Appel à des manifestations le jour de la levée de l'état d'urgence
Des militants ont appelé sur internet à des manifestations mercredi à Bahreïn, le jour où l'armée retirait ses unités de Manama en application de la levée de l'état d'urgence imposé depuis la mi-mars.
Dans un message mis en ligne sur Facebook, "la coalition des jeunes de la révolution du 14 février" appelle les Bahreïnis à manifester pour prouver que "notre révolution ne s'arrêtera que lorsque les communautés (chiite et sunnite) de notre peuple auront arraché leur droit à l'autodétermination".
Une manifestation est prévue à Manama en fin d'après-midi alors que la population dans les villages a été invitée à manifester durant la journée, a indiqué à l'AFP une militante des droits de l'Homme qui a requis l'anonymat.
Selon elle, "une marche sera organisée aussi vendredi en direction de la place" de la Perle, épicentre de la contestation, que les autorités ont rasée en réprimant par la force à la mi-mars le mouvement de protestation.
Ces appels à des manifestations interviennent alors que les forces de sécurité et de la Garde nationale ont commencé à se déployer sur les principales avenues de la capitale et autour des bâtiments publics, selon des habitants.

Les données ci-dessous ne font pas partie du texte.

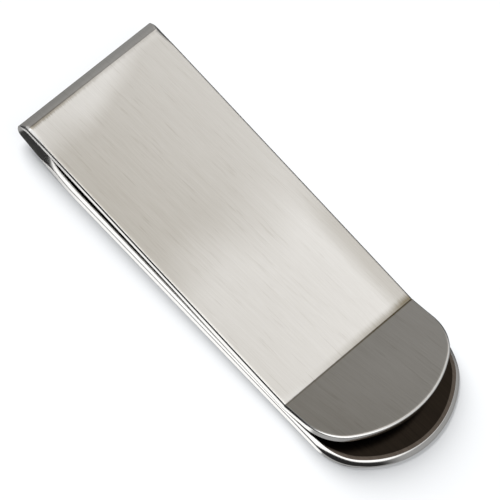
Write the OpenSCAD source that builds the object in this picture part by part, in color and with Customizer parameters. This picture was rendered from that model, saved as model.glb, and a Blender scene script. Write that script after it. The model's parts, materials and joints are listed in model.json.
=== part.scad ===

Dans un communiqué, Amnesty International a mis en garde contre un recours excessif" à la force contre les protestataires qui ont prévu de manifester.
"Les autorités ne doivent commettre les mêmes erreurs qu'en février et en mars, lorsque de larges protestations pacifiques ont été violemment réprimées par les forces de sécurité", écrit le directeur d'Amnesty pour le Moyen-Orient et l'Afrique du nord, Malcolm Smart.
"Avec la levée de l'état d'urgence, les autorités doivent permettre aux gens d'exercer pacifiquement leurs droits à la liberté d'expression et de rassemblement", ajoute-t-il.